[Anette]'s diary

1088695  Link to this entry 
Written about Friday 2009-07-31
Written: (3959 days ago)

So. Um. Been a while since I really did anything on here. In that time, I've gotten married and am now 6 weeks pregnant. I'm having some trouble though, I've already been told I might be having a miscarriage, though it doesn't look as likely now. In any case, I was put on bed rest one day, taken off the next day only to be told I can't do anything really. No lifting boxes, no grocery shoping, blah. So I play games all day and visit friends to mooch Internet. ^^; It's rather boring actually, 'cause I wanna go play DDR and swim. But nope. Not allowed. u.u

996257  Link to this entry 
Written about Sunday 2007-12-02
Written: (4567 days ago)

I don't know what it is, but no matter what happens, I still feel alone. As odd as it sounds, I had more people I could talk to at this point last year than I do now. I'm not gonna whine about it any more, but there's nothing I can really do about it without sending myself into a nervous coughing fit. -_-; I know, I'm probably not making any sort of sense right now, but I'm not really supposed to. I doubt I ever will, other than to maybe one or two other people. It's just...well...I used to like being on my own. USED to. Now, I really don't. I like being around other people I know. But, right now that's only four people here. One I'm with constantly, another is his roommate and in a couple of my classes. The third I have a couple of classes with, but don't see too much of outside that. The fourth and last (though certaintly not least) I see a couple of times a week. If I'm lucky. And if I do see him, we only say hi, if that, a majority of the time. I used to talk to him more than the rest (hell, I didn't know the rest other than the first until recently), and now...well...I guess everyone's just growing up. Growing up and growing apart. I only talk to a handful of friends from high school, and a few from McMurry. I've got about the same amount here at MSU. And, thinking about that when I'm a little under two months from turning twenty is a sobering thought, one that's been plaguing me the past couple of days. It may sound childish, but I don't wanna grow up. Not yet! There's still so much left to do! But at the same time, I want to get the hell away from here, really start my life...and I can't really do what I want. The future will get here when it does, and that's all there is to that. I'm gonna grow up, just like everyone will, and we'll all drift apart. I just don't like seeing signs of that right before my eyes. I've said a lot of this before, but each time I notice it, it hurts a bit more. Even more this time around for some reason I can't figure out. But...I can't stop it. And I won't. It's not my place to openly complain about all this. (AKA I'm not gonna say anything to anyone that this concerns unless they bring it up, and this will be the only time I mention it.) If everyone's gonna go their own way, they have my blessings and well wishes, just as everyone else who's drifted has. I just wish it wouldn't happen. It's inevitable, but still...

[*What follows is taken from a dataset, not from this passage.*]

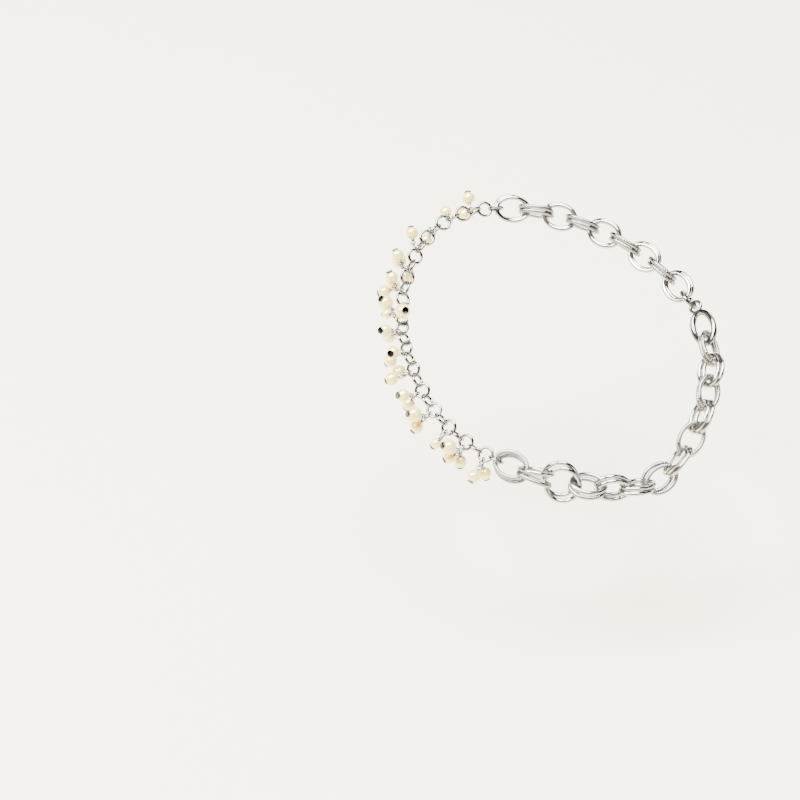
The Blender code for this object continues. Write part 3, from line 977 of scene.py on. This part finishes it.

866009  Link to this entry 
Written about Sunday 2006-10-22
Written: (4973 days ago)

Weekends aren't so bad after all... ^^ I've been re-reading an old favorite HP fanfiction of mine and have fallen in love with it all over again, and another fic has been updated! Plus B-ridge is going to Area in marching band, and I got to leave campus today! ^___________^ So, yes...I'm happy. Will write more later (perhaps tomorrow). Just thought I'd put this up so no one on dA, MySpace, Elftown, or LJ would worry about me. ^^'

859895  Link to this entry 
Written about Wednesday 2006-10-04
Written: (4990 days ago)

You know You're in th eMarching Band when.....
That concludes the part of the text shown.